What needs to be done:
Reproduce exactly the section that begins at the line containing "Write the build123d" and ends at the line containing "# so that the", both lines included; omit all other lines.

Part of a data file:
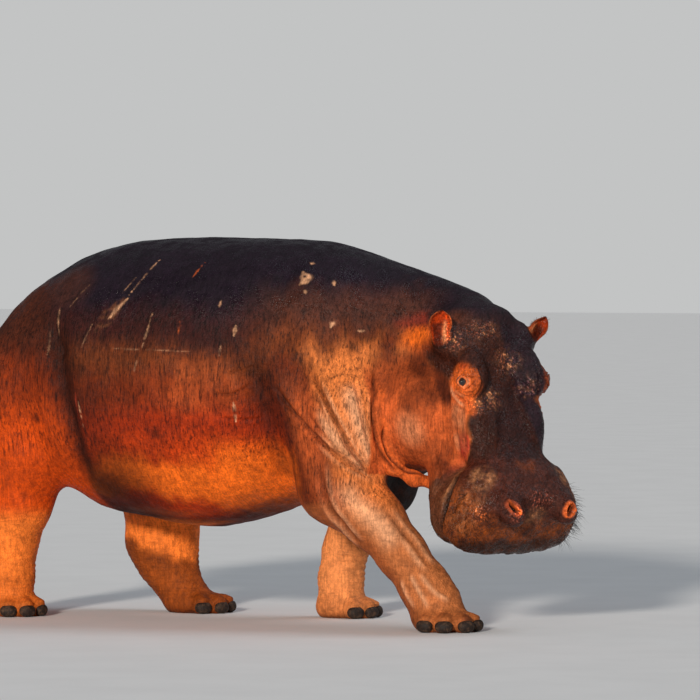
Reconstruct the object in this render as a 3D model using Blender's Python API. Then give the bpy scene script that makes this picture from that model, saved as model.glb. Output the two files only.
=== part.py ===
"""Hippopotamus in mid stride, head lowered and turned to its right.

Life size in metres. X is forward along the body, Y is the animal's left, Z is up, and the soles
stand on Z = 0. The flesh is one smooth form, parted into head, lower jaw, neck, trunk and leg
pieces by cuts GAP wide; tail, ears, eyes and toenails are fitted to it.
"""
import math

import bmesh
import bpy
import numpy as np
from mathutils import Matrix, Vector

# ------------------------------------------------------------------ driving sizes
LOINS_TO_ORIGIN = 0.395     # body stations are measured from the loins, this far behind the origin
GAP = 0.0004                # clearance between two touching pieces
EYE_RADIUS = 0.024
VOXEL = 0.020
BODY_SHARE = 0.0480          # share of the fine mesh's triangles that the body keeps

# station, half width, underside, top, squareness, shift to the left
TRUNK = [
    (-0.87, 0.320, 0.600, 1.080, 2.00, 0.00),
    (-0.72, 0.395, 0.570, 1.180, 2.05, 0.00),
    (-0.56, 0.445, 0.600, 1.300, 2.10, 0.00),
    (-0.46, 0.473, 0.562, 1.358, 2.12, 0.00),
    (-0.36, 0.500, 0.455, 1.408, 2.15, 0.00),
    (-0.12, 0.535, 0.385, 1.464, 2.20, 0.00),
    (0.12, 0.545, 0.358, 1.474, 2.20, 0.00),
    (0.35, 0.522, 0.400, 1.464, 2.20, 0.00),
    (0.55, 0.470, 0.465, 1.457, 2.20, 0.00),
    (0.75, 0.395, 0.520, 1.428, 2.20, 0.00),
    (0.93, 0.312, 0.560, 1.373, 2.10, 0.01),
    (1.10, 0.248, 0.600, 1.318, 2.00, 0.02),
    (1.24, 0.225, 0.650, 1.270, 2.00, 0.00),
    (1.40, 0.215, 0.720, 1.205, 2.00, -0.06),
]
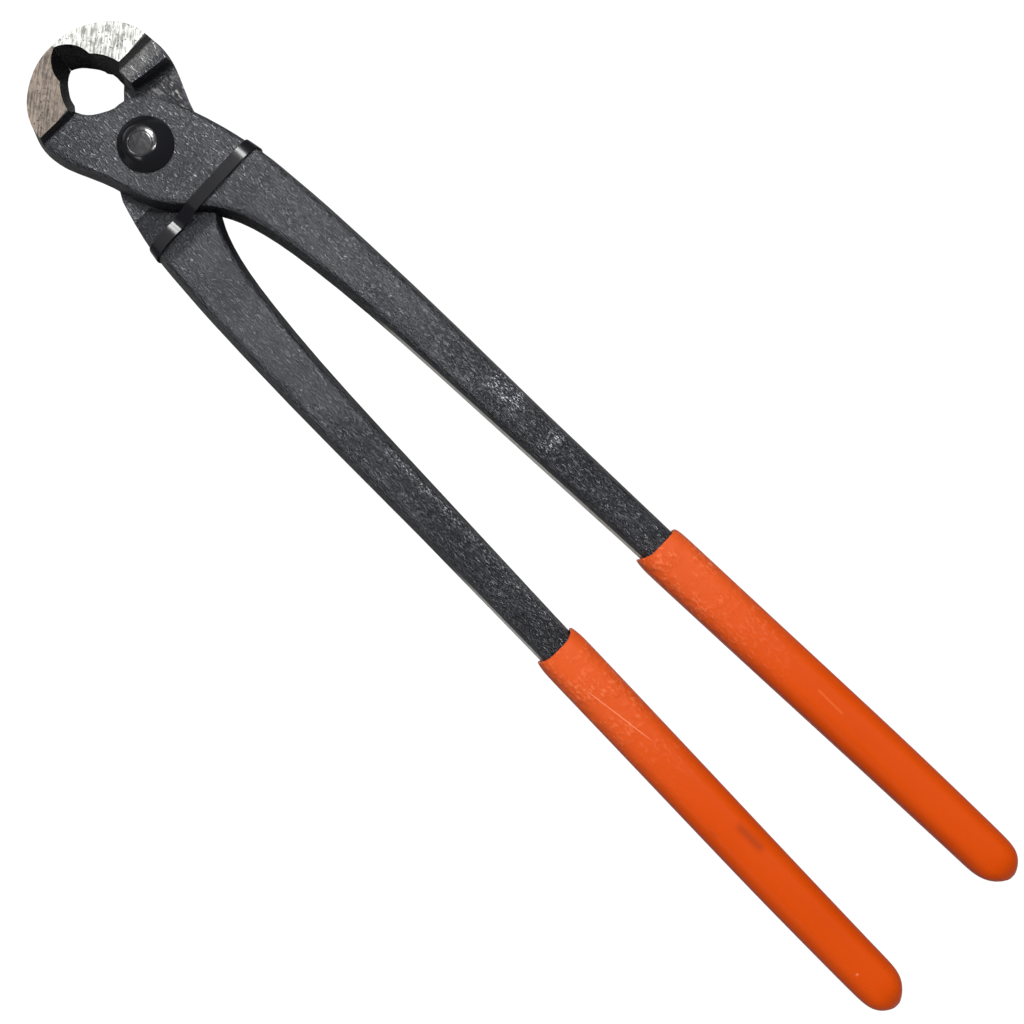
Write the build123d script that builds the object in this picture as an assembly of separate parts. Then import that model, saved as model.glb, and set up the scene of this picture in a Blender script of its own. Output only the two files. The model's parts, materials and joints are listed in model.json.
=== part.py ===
from build123d import *
import math
import os

os.makedirs("parts", exist_ok=True)

# Rebar tying pliers, 300 mm, lying flat with the jaws closed.
# Two equal forged arms lap on one rivet. The rear arm is the front arm turned half a turn about
# the length of the tool. Everything is drawn about the rivet first: X runs from the jaws to the
# handles, Y across the tool, Z along the rivet with the front face up. The last step moves it all
# so that the origin is the middle of the surface that the tool lies on.

# Jaws, from the rivet's axis
jaw_reach = 31.1            # to the nip
jaw_half_width = 18.6       # to the widest point of one jaw
jaw_thickness = 18.5        # over the two ground faces
nip_gap = 0.1               # between the closed cutting edges
nip_land = 0.9              # flat of each cutting edge
jaw_step_x = 17.3           # the ground face ends here in a step down to the lap plate
jaw_step_run = 0.5

# Throat, where the tying wire lies
cusp_x = 23.5
cusp_depth = 4.75
throat_depth = 8.2
throat_lip = 1.2            # the plate stands this far into the throat
pad_edge = 7.0              # the pad before the pocket wall ends here, square to the wall
nip_bow_share = -0.16       # rise of the throat's arcs over their chords, from the nip inwards
jaw_bow_share = -0.08
lip_bow_share = -0.125

# Lap plates and rivet
plate_thickness = 6.25      # one plate
lap_gap = 0.05              # from each plate to the lap plane
lap_disc_radius = 10.85
disc_start = 180            # degrees, the round edge of the plate runs from here
disc_end = 100              # to here
waist_half_width = 13.2
shoulder_half_width = 18.35
fork_reach = 23.4           # to the point where the handles part
pocket_wall_x = 14.4        # wall behind the jaw, at the tool's middle line
pocket_wall_lean = 3.0      # how far the wall runs back towards the rivet at its outer end
wall_bow_share = 0.03
foot_radius = 1.8           # hollow round along the foot of the wall
forge_bevel = 0.5           # worn bevel of the forged edges
ramp_start = 9.5            # the lap plane rises from here to the handle's face
ramp_end = 24.5
mate_clearance = 0.3
shank_radius = 4.0
bore_clearance = 0.05
head_radius = 6.7
head_height = 3.5
head_rim = 0.7              # upright rim of the rivet head
head_shoulder_radius = 5.15 # the bevel grows flatter from here
head_shoulder_height = 2.65
head_flat_radius = 2.8

# Handles, at the grip's mouth unless said
arm_reach = 252.0           # to the bar's end, inside the grip
handle_offset = 16.9        # axis of the tool to the bar's middle line
bar_width = 9.8
bar_thickness = 8.6
fork_bar_thickness = 9.4    # where the plate has thinned to a bar
fork_bar_x = 46.0
nip_draft = 2.0             # degrees, side of the jaw at the nip
head_draft = 8.0            # degrees, forged sides of the jaw and plate
bar_draft = 15.0            # degrees, forged sides of the bar

# Grips
grip_mouth = 150.4
front_grip_reach = 267.2
rear_grip_reach = 268.8
grip_wall = 1.4
lip_wall = 0.8              # wall at the very mouth
lip_run = 3.6
grip_corner = 4.3
grip_cap = 9.7              # length of the rounded end
grip_stations = 4           # sections along the body
cap_angles = (20, 40, 58, 74, 85)   # degrees, sections round the end

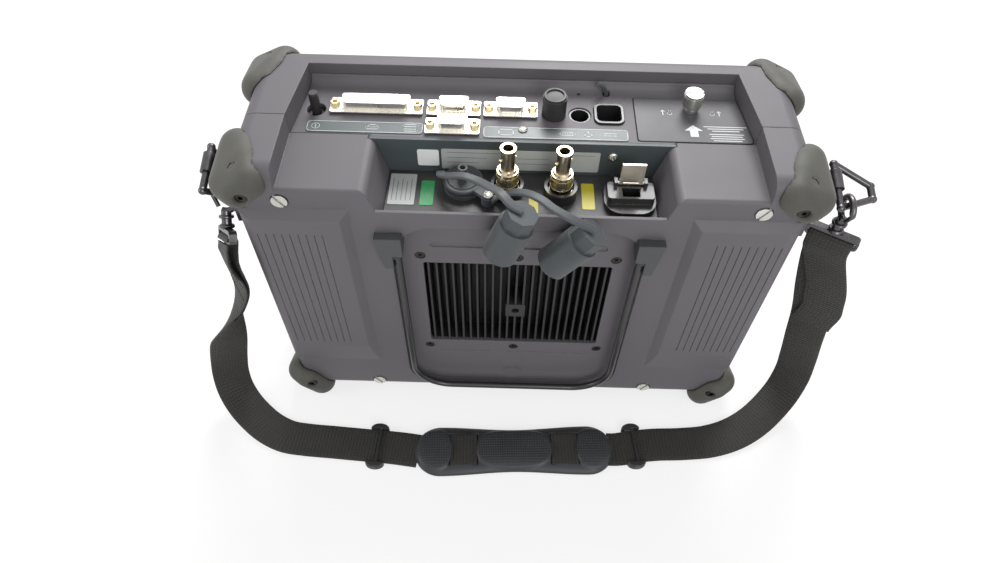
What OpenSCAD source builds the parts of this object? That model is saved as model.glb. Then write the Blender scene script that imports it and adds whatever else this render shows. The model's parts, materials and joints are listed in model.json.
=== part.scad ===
// Portable spectrum analyzer in a rugged two-shell case, standing on its four lower bumpers.
// X runs along the case, -Y is the rear face with the heat sink and the tilt bail, +Y is the
// display side, +Z is up. The origin is on the floor, under the middle of the case.

/* [Case] */
// Width of the case without its bumpers
case_w = 308; // [290:1:330]
// Depth of the case, from rear face to display face
case_d = 104; // [96:1:124]
// Height of the case floor above the ground
case_bottom = 10; // [8:0.5:12]
// Height of the top rim above the ground
case_top = 230; // [214:1:262]
// Wall of both shells
case_wall = 3; // [2:0.1:3.6]
// Radius of every outer edge
edge_r = 9; // [7:0.5:12]
// Place of the joint between the two shells along Y
seam_y = -7.5; // [-9:0.5:-6]
// Depth of the connector recess below the rim
recess_depth = 13; // [10.5:0.5:15.5]
// Width of the connector recess at the seam
recess_w = 259; // [254:1:264]
// Width of the connector recess at its display end
recess_front_w = 249; // [240:1:254]
// Place of the display end of the recess along Y
recess_end_y = 37.5; // [34:0.5:40]

/* [Rear face] */
// Width of the zone inside the tilt bail
bail_zone_w = 146; // [142:1:152]
// Depth of that zone below the rear face
bail_zone_depth = 6; // [5:0.5:7]
// Top of that zone
bail_zone_top = 190; // [184:1:190]
// Width of the heat sink window
window_w = 113; // [94:1:116]
// Lower edge of the heat sink window
window_low = 67; // [60:1:76]
// Upper edge of the heat sink window
window_high = 152.5; // [140:0.5:156]
// How far the ribbed side pods stand proud
pod_rise = 4.5; // [3:0.5:6]
// Distance of the pods from the middle
pod_inner_x = 92.5; // [90:0.5:100]
// Grooves in each pod
groove_count = 9; // [5:1:10]
// Spacing of the grooves
groove_pitch = 4.46; // [3.6:0.02:4.7]

/* [Heat sink] */
// Number of cooling fins
fin_count = 23; // [15:2:27]
// Thickness of a fin
fin_t = 1.3; // [1:0.1:1.7]
// Depth of the fins behind the window
fin_depth = 14; // [11:0.5:16]
// Radius of the tapped hole in the centre boss
boss_hole_r = 2.5; // [2:0.1:3]
// Depth of that hole
boss_hole_depth = 10; // [8:0.5:12]

/* [Tilt bail] */
// Distance between the legs, wire centre to wire centre
bail_w = 138; // [134:1:138.6]
// Radius of the bail wire
bail_r = 2.25; // [1.9:0.05:2.4]
// Height of the hinge above the ground
bail_hinge_z = 168; // [165:1:172]
// Height of the cross wire above the ground
bail_foot_z = 20; // [19:0.5:40]
// Radius of the bail's lower corners
bail_corner_r = 26; // [18:1:30]
// Running clearance of its pins
pin_clearance = 0.08; // [0.05:0.01:0.1]

/* [Port bay] */
// Half width of the lower port bay
bay_half_w = 76; // [74:0.5:78]
// Depth of the bay floor below the shoulders
bay_depth = 23.5; // [20:0.5:26]
// Height of the rear lip above the bay floor
bay_lip = 8.5; // [6:0.5:10]
// Thickness of the panels
panel_t = 2.5; // [2:0.1:3]

/* [Connectors] */
// Depth of a D connector's flange
dsub_depth = 12.55; // [12:0.05:13]
// Flange width of the wide parallel port
parallel_w = 53.04; // [50:0.01:54]
// Flange width of the small ports
serial_w = 30.81; // [29:0.01:32]
// Gap between the panel and the flanges
dsub_standoff = 0.9; // [0.5:0.1:1.5]
// Height of the D hood above its flange
dsub_hood = 5.5; // [4.5:0.1:7]
// Radius of the two round sockets
din_r = 6.3; // [5.8:0.1:6.6]
// Travel of the power button
power_travel = 1.5; // [1:0.1:2]
// Height of the optical adapters above the bay floor
adapter_h = 33; // [30:0.5:36]
// Radius of the adapter barrel
adapter_barrel_r = 4; // [3.6:0.1:4.4]
// Radius of the knurled adapter collar
adapter_collar_r = 6; // [5.8:0.1:6.5]
// Radius of the rubber dust caps
cap_r = 10; // [8.5:0.1:10.5]
// Length of the rubber dust caps
cap_len = 36; // [30:1:38]

/* [Battery] */
// Width of the battery door
door_w = 64; // [58:0.5:64.2]
// Depth of the battery door
door_d = 37; // [35:0.5:37.2]
// Width of the battery pack
pack_w = 52; // [44:1:54]
// Length of the battery pack
pack_len = 150; // [120:1:154]
// Radius of the battery thumbscrew
thumbscrew_r = 5.25; // [4.5:0.05:5.6]

/* [Front] */
// Width of the display window
display_w = 184; // [154:1:186]
// Height of the display window
display_h = 140; // [117:1:144]
// Travel of a front key
key_travel = 1.5; // [1:0.1:1.8]
// Width of a front key
key_w = 15; // [12:0.5:18]
// Height of a front key
key_h = 9; // [7:0.5:11]
// Spacing of the soft keys
key_pitch = 26; // [20:1:31]
// Radius of the setting knob
knob_r = 16; // [12:0.5:20]

/* [Carrying strap] */
// Width of the webbing
webbing_w = 25; // [22:0.5:26]
// Thickness of the doubled webbing
webbing_t = 3.2; // [2.4:0.1:3.6]
// Radius of the ring wire
ring_wire_r = 2; // [1.7:0.05:2.2]
// Length of the ring along its hinge
ring_len = 27; // [25:0.5:30]
// Reach of the ring from its hinge
ring_reach = 22.5; // [20:0.5:24]
// How far the left ring hangs below level, in degrees
left_ring_angle = 100; // [92:1:101]
// How far the right ring hangs below level, in degrees
right_ring_angle = 17; // [10:1:22]
// Length of the shoulder pad
pad_len = 142; // [120:1:150]
// Width of the shoulder pad
pad_w = 38; // [34:1:42]
// Thickness of the shoulder pad
pad_t = 9; // [8:0.5:11]

/* [Hidden] */
$fn = 48;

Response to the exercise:
Write the build123d script that builds the object in this picture as an assembly of separate parts. Then import that model, saved as model.glb, and set up the scene of this picture in a Blender script of its own. Output only the two files. The model's parts, materials and joints are listed in model.json.
=== part.py ===
from build123d import *
import math
import os

os.makedirs("parts", exist_ok=True)

# Rebar tying pliers, 300 mm, lying flat with the jaws closed.
# Two equal forged arms lap on one rivet. The rear arm is the front arm turned half a turn about
# the length of the tool. Everything is drawn about the rivet first: X runs from the jaws to the
# handles, Y across the tool, Z along the rivet with the front face up. The last step moves it all
# so that the origin is the middle of the surface that the tool lies on.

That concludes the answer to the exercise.